Ada satu argumen yang sering saya baca dan sering saya dengar, yang bagi saya yang awam dalam ilmu agama pun memandang argumen ini tidak logis digunakan, yaitu bahwa Rosulullah pada saat perang pun tidak menghilangkan kewajiban sholat berjamaah, kemudian argumen ini dipakai dalil tentang larangan meninggalkan sholat jamaah, termasuk sholat jum’at, di mesjid saat wabah corona. Tentang hal ini saya pun dapat berargumen dengan logika sederhana saja, bahwa musuh yang dihadapi oleh para mujahid saat itu adalah musuh yang terlihat , yaitu manusia. Berdasarkan pelajaran yang saya dapat dari guru-guru saya, Rosulullah saat itu mengatur strategi membagi jamaah menjadi dua shift bergantian. Saat sebagian sholat berjamaah, sebagian yang lain bertugas siaga menjaga jamaah. Hikmahnya adalah, saat itu pun Rosulullah mengajarkan untuk senantiasa berihtiar mengutamakan keselamatan. Namun kali ini musuh kita adalah musuh yang tak terlihat oleh mata, yaitu mahluk sangat kecil yang bernama virus. Sangat mungkin virus ini turut serta dalam jamaah karena sudah menempel dalam organ sebagian jamaah. Dan pasti akan menular ke seluruh jamaah. Ini sudah dicontohkan dengan kejadian di majelis tabligh di Malaysia dan mesjid-mesjid lain di Indonesia.

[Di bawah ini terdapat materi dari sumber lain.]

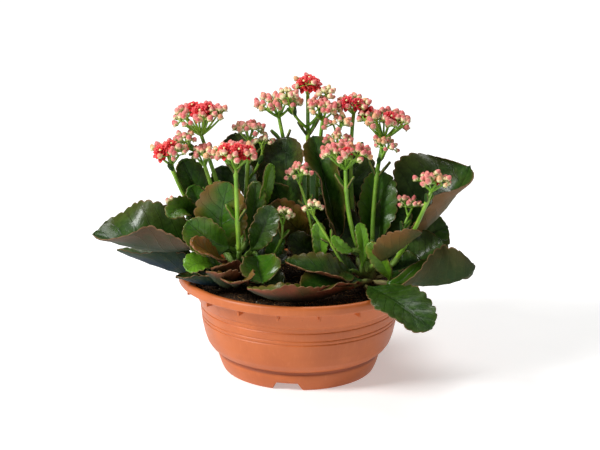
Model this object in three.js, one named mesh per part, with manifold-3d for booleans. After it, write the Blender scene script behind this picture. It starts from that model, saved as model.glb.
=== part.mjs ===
// Potted kalanchoe: three bushy kalanchoe plants with clustered flower heads, growing in a low
// round plastic planter bowl filled with potting soil. Millimetres, +Z up.
import * as THREE from "three";
import { mergeVertices } from "three/addons/utils/BufferGeometryUtils.js";
import Module from "manifold-3d";

const wasm = await Module();
wasm.setup();

// ---------------------------------------------------------------- driving dimensions
const GAP = 0.3; // left between pieces that touch

const RIM_RADIUS = 115; // outside of the rolled rim
const BOWL_HEIGHT = 96;
const FOOT_RADIUS = 71; // outer edge of the flat foot ring
const FOOT_INNER_RADIUS = 69;
const WALL = 2;
const FLOOR_UNDERSIDE = 9; // the floor stands clear of the table
const FLOOR_TOP = FLOOR_UNDERSIDE + WALL;
const BOWL_SIDES = 36;

const FOOT_NOTCHES = 3; // let the water out under the foot ring
const FIRST_NOTCH_ANGLE = -98; // degrees from +X, almost at the front
const NOTCH_WIDTH_BELOW = 28.6;
const NOTCH_WIDTH_ABOVE = 20;
const NOTCH_HEIGHT = 8;
const NOTCH_FROM_RADIUS = 55; // the cutter runs outwards from here
const NOTCH_DEPTH = 30;

const DRAIN_HOLES = 6;
const DRAIN_RADIUS = 3.5;
const DRAIN_CIRCLE_RADIUS = 44;
const DRAIN_SIDES = 12;

const RIM_RIBS = 18; // stiffening ribs under the rim
const RIB_WIDTH = 1.6;
const RIB_REACH = 9;
const RIB_HEIGHT = 6;
const RIB_MIDDLE_RADIUS = 106.5;
const RIB_MIDDLE_HEIGHT = 84.5;
const FIRST_RIB_ANGLE = -80;

const SOIL_TOP = 88;
const SOIL_EDGE = 85.5; // the soil is lower where it meets the wall
const SOIL_WALL_RADIUS = 100.2;
const SOIL_SHOULDER_RADIUS = 98;
const SOIL_FLAT_RADIUS = 88;

const LEAF_THICKNESS = 1.5;
const LEAF_WIDEST_AT = 0.56; // share of the leaf's length
const LEAF_BLUNTNESS = 2.4; // 2 closes the tip in an ellipse, more makes it blunter
const LEAF_OPENING = 0.85; // below 1 the blade widens faster from the petiole
const LEAF_TIP_HALF_WIDTH = 1.2;
const LEAF_FLAT_BELOW = 8; // half widths under this are neither folded nor curled
const TIP_OPENS_AT = 0.62; // from here on the fold opens out towards the tip
const TIP_OPENS = 0.85; // share of the fold that is gone at the tip
const LEAF_STEPS_ALONG = 8;
const LEAF_STEPS_ACROSS = 4;
const LEAF_STEPS_CLOSE_UP = 1.4; // over 1 the steps close up towards the tip
const PETIOLE_RADIUS = 2.2;

const STALK_RADIUS = 2.4;
const STALK_STEPS = 5;
const SHOOT_STEPS = 3;
const SHOOT_RISE = 0.6; // a shoot leaves its stem this much lower for each mm that it reaches out
const SHOOT_DROP = 4;
const SHOOT_CLEARANCE = 5; // above the soil
const STEM_FOOT_SHARE = 1.15; // radius of a stem at the soil and at its top
const STEM_TOP_SHARE = 0.8;
const TUBE_SIDES = 8;

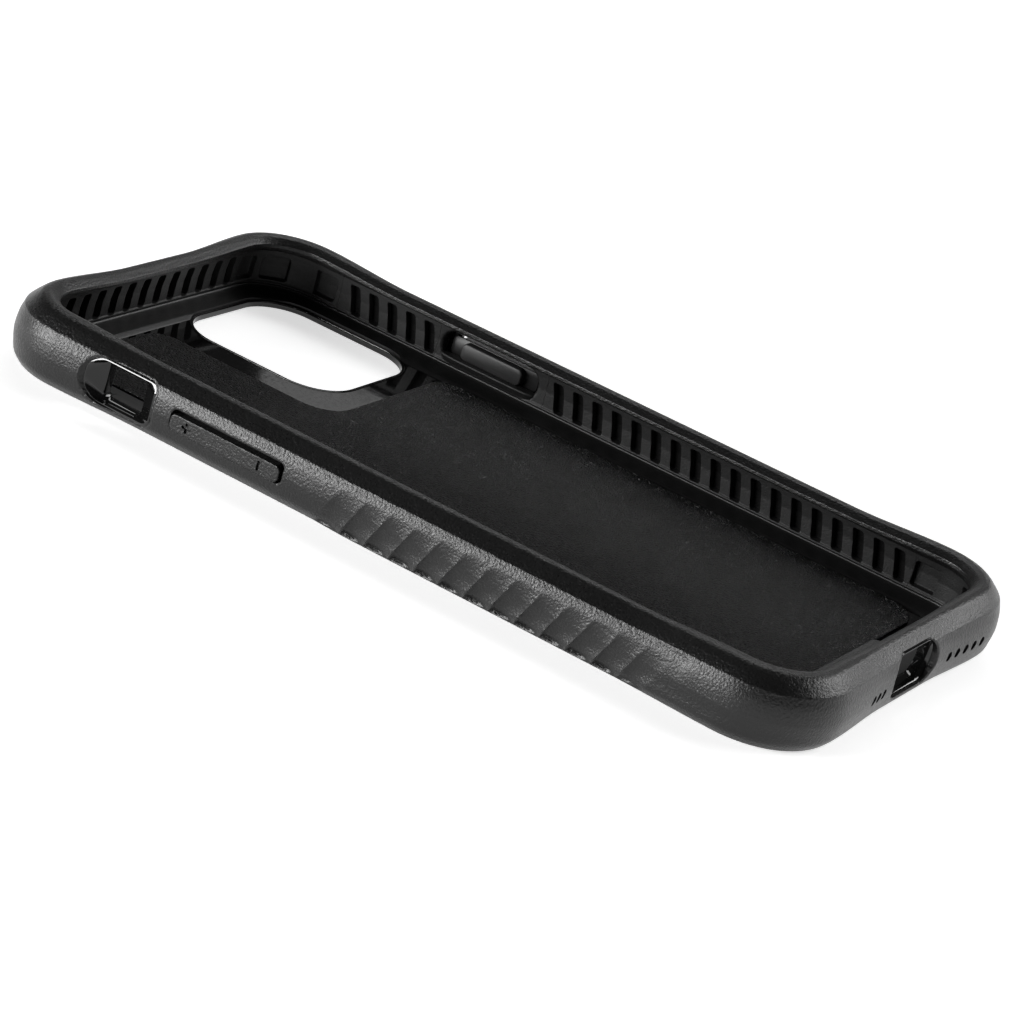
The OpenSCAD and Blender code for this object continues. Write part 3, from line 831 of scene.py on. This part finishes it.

Melalui pesan whats app ini, saya secara pribadi ingin mengajak para ulama untuk kali ini bersatu pandangan dengan fatwa MUI (majelisnya para tokoh ulama, majelis yang diakui keberadaannya oleh masyarakat muslim di Indonesia dan oleh negara, yang organisasinya terstruktur dari pusat hingga ke kecamatan). Bukankah kita punya basis yang sama yaitu ahlussunnah waljama’ah. Perbedaan pandangan di antara ulama dengan MUI selama ini memang acapkali terjadi, namun biasanya terkait dengan perkara ibadah ataupun halal-haramnya suatu amalan, dan perbedaan itu sah-sah saja, karena hal itu terpulang kepada keyakinan masing-masing individu dalam berhubungan langsung dengan Allah swt. Namun perkara wabah ini adalah perkara keselamatan umat. Perbedaan pandangan di antara ulama itu terlalu mahal taruhannya.
Saya ingin mendorong para ulama untuk tidak segan-segan berdiskusi dengan para ahli medis agar memperoleh pemahaman yang utuh tentang wabah corona ini, sebagaimana masyarakat dari berbagai kalangan dan profesi (dokter, dosen, pedagang, pegawai, petani, pejabat atau rakyat, dll) tak segan-segan berdiskusi dan berkonsultasi tentang ilmu agama kepada ulama.
Saya juga ingin mengajak ulama untuk turut mengedukasi masyarakat tentang bagaimana bersikap dan bertindak dalam kehidupan sehari-hari pada saat wabah ini. Suara ulama lebih didengar oleh masyarakat ketimbang suara teriakan Satpol PP yang keliling kota bahkan suara juru bicara istana sekalipun dalam kampanye wabah ini. Umpamanya cukup dengan mengatakan bahwa dalam situasi wabah corona ini masuk dalam kerumunan atau kumpulan dimana pun baik di mesjid atupun di luar mesjid akan mendzalimi diri sendiri dan orang lain. Masih banyak warga masyarakat yang belum memahami dengan baik tentang wabah ini, sebagian masih meremehkan bahkan ada yang berolok-olok.
Saya sangat mengapresiasi kerja keras banyak ulama (yang sepaham dengan MUI) yang telah turut mengedukasi masyarakat melalui berbagai media, termasuk media sosial untuk bersikap dan bertindak bijak dalam menghadapi wabah ini, sesuai syariat.
Boleh jadi wabah ini dapat memberikan hikmah sebagai sebuah momentum agar ulama dapat bersatu pandangan. Semua ulama menjadi sebuah barisan yang kokoh sebagaimana yang dikehendaki oleh Al -Quran dalam Surat Ash- Shaff bahwa umat Islam itu sebaiknya membentuk shaf yang dinyatakan “ka-annahum bunyaanun marshush” (keadaan mereka bagaikan bangunan yang kokoh). Jika ulama dapat membangun barisan yang kokoh, maka umat pun akan mengikuti ulama masuk dalam barisan, dan jika itu terjadi subhanallah, maka umat Islam di Indonesia akan menjadi umat yang kuat dan kokoh dalam berbagai segi kehidupan. Kondisi inilah sesungguhnya sebuah pra- syarat agar umat Islam di Indonesia menjadi umat yang kuat dan jaya. Semoga.